Goal of the exercise: Give the number of lines in the data that hold the word "empty", and nothing else.

§ §

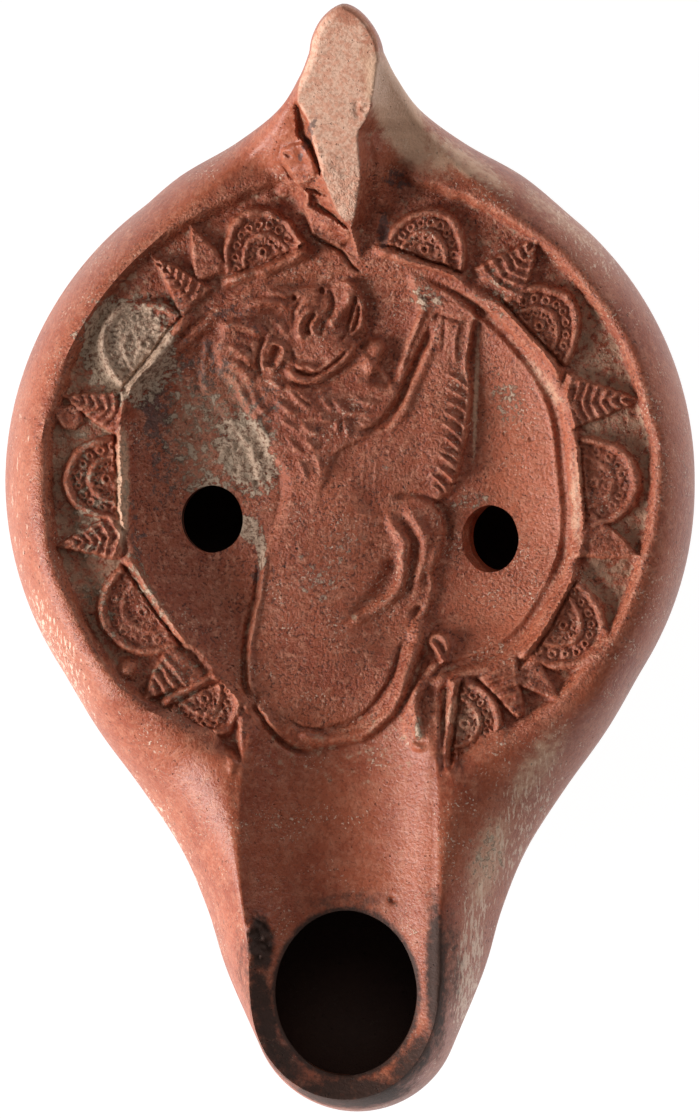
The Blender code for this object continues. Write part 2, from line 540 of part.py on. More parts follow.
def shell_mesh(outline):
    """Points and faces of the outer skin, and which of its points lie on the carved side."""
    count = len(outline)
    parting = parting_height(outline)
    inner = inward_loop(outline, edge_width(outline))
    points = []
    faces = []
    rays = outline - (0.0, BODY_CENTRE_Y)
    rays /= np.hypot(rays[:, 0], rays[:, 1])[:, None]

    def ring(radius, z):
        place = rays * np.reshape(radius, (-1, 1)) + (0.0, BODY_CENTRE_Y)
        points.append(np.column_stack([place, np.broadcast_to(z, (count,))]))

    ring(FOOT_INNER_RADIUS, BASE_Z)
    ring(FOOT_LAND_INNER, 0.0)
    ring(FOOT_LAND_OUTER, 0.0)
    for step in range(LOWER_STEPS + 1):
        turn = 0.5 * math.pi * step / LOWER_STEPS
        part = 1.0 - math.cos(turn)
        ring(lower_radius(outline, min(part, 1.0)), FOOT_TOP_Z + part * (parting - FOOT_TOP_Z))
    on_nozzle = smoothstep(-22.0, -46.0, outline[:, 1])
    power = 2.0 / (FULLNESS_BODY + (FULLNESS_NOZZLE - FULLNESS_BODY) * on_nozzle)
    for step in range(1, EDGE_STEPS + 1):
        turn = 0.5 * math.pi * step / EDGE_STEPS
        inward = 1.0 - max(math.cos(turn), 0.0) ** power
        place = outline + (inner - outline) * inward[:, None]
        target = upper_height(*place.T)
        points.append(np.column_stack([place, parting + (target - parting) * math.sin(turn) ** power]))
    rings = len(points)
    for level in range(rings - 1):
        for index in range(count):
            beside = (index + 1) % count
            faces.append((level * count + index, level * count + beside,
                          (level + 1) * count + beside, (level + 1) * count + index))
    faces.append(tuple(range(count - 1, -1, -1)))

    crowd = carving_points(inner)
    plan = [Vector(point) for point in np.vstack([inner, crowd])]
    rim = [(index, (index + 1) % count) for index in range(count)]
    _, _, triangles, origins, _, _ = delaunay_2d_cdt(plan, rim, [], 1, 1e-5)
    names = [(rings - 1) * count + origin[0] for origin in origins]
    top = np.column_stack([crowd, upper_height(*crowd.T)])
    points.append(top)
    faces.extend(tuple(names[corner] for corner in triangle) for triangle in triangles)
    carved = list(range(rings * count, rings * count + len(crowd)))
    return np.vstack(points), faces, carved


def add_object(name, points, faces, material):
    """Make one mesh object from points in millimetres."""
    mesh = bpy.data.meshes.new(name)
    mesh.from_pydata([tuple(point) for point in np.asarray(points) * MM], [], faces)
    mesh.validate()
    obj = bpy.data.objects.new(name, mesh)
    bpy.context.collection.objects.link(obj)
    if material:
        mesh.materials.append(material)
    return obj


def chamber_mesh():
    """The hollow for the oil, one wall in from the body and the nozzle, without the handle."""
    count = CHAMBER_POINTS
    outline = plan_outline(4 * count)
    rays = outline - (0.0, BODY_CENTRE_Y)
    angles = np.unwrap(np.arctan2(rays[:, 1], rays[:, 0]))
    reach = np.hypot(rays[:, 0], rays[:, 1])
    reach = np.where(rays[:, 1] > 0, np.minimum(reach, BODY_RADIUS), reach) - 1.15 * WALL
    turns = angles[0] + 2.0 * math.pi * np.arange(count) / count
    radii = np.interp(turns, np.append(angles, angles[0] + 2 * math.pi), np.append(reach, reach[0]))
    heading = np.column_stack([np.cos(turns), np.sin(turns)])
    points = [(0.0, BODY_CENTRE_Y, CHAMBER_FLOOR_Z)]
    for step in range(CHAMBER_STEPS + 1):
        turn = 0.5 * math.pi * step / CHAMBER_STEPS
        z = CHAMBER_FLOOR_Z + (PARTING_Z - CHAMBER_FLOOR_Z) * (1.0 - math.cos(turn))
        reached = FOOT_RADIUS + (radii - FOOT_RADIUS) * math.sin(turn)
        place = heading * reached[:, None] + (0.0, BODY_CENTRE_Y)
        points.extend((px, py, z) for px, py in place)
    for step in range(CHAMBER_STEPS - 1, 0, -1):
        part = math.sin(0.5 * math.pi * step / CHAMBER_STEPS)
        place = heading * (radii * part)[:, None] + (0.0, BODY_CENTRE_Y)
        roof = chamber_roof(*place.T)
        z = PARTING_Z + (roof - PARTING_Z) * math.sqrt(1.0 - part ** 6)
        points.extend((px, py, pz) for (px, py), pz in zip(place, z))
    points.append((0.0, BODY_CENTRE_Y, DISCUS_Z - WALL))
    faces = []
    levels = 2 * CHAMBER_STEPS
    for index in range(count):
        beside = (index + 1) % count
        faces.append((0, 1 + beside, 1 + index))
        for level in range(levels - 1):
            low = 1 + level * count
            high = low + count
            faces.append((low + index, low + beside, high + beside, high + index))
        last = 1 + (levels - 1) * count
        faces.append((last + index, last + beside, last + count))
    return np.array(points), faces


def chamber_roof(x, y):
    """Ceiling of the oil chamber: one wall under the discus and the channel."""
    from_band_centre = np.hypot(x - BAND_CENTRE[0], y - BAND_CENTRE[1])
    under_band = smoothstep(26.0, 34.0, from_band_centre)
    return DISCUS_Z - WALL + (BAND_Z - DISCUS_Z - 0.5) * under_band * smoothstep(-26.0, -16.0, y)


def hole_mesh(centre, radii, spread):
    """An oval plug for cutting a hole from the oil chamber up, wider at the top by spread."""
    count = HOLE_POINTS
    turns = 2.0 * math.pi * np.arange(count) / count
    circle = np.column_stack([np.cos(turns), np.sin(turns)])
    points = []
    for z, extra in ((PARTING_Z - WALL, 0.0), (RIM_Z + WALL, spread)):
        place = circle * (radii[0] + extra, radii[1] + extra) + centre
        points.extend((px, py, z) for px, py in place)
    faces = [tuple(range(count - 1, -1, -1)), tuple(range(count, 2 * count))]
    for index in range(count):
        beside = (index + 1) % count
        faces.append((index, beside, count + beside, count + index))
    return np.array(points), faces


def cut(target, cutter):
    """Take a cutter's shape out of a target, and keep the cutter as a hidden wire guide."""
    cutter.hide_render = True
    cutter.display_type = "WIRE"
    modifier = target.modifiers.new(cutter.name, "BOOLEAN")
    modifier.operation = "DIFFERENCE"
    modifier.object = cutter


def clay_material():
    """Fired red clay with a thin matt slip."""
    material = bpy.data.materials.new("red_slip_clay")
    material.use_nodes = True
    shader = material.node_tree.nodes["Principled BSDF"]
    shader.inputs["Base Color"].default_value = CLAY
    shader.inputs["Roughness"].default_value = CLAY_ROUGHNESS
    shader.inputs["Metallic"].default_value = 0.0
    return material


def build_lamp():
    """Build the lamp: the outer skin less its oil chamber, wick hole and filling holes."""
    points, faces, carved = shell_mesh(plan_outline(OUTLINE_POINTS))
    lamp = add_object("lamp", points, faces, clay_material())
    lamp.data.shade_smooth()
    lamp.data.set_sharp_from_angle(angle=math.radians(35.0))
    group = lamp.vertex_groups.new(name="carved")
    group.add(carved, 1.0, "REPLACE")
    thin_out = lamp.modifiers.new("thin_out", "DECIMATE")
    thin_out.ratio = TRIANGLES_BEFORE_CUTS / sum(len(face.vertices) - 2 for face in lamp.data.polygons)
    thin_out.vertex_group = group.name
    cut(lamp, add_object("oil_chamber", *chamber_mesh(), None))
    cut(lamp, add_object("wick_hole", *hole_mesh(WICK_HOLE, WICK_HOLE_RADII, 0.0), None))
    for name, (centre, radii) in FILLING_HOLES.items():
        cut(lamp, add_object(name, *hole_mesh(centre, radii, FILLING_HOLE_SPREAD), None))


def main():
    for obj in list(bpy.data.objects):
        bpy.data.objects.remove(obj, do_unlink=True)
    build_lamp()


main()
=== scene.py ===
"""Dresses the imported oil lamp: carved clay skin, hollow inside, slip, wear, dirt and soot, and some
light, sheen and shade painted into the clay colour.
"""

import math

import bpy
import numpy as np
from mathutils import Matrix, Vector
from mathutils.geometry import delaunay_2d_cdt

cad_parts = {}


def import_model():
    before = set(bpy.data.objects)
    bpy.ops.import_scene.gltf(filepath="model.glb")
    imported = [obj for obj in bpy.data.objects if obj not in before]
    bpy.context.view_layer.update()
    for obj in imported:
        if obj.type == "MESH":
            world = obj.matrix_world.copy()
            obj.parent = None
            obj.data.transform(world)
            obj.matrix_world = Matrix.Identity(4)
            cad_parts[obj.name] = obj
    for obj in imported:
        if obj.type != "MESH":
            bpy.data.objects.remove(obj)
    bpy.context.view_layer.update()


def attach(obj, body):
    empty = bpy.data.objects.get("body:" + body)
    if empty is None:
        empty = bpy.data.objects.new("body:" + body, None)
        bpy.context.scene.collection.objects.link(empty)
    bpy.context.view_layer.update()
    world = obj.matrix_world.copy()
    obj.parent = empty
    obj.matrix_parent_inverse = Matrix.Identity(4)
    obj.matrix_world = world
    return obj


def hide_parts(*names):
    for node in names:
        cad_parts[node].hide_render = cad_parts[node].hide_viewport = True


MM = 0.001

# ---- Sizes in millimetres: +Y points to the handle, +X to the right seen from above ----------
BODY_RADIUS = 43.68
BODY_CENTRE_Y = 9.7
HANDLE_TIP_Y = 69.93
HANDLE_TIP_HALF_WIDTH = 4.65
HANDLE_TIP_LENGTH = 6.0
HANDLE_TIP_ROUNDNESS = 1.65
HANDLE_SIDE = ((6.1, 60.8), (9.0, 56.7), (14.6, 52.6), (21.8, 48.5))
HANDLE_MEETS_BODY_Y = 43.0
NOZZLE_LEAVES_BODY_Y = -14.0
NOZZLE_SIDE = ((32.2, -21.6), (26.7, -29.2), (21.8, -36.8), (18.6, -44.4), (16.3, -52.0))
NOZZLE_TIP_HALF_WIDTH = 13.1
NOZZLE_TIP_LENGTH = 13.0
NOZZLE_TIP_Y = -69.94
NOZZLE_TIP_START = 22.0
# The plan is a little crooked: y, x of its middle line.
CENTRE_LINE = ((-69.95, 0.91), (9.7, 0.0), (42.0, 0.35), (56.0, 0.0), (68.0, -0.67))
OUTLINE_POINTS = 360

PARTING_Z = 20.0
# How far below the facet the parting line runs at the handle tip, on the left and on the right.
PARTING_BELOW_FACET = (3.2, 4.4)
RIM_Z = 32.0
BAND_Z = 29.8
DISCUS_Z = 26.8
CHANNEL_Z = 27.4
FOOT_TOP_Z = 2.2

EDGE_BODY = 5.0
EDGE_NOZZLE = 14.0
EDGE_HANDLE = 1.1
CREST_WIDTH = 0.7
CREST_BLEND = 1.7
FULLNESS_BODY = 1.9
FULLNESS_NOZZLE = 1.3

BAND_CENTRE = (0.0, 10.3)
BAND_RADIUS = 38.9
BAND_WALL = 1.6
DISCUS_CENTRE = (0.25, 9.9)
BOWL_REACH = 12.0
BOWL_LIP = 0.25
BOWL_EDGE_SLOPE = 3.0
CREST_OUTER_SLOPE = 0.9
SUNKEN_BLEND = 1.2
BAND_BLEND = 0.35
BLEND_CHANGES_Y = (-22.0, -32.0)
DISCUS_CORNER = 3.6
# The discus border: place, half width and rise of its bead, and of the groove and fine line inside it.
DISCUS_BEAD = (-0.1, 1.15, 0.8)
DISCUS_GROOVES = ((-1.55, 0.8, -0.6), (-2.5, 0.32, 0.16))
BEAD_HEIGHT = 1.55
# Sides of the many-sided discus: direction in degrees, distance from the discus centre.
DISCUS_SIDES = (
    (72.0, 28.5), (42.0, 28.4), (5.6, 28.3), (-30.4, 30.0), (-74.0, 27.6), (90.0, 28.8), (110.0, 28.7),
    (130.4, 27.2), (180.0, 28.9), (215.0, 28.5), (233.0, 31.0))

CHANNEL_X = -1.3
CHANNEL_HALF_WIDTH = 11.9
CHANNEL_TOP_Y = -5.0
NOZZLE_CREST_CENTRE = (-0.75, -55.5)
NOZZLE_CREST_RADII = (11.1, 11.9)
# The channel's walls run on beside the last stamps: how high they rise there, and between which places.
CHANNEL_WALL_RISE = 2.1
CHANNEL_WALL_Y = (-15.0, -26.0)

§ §

The result: 5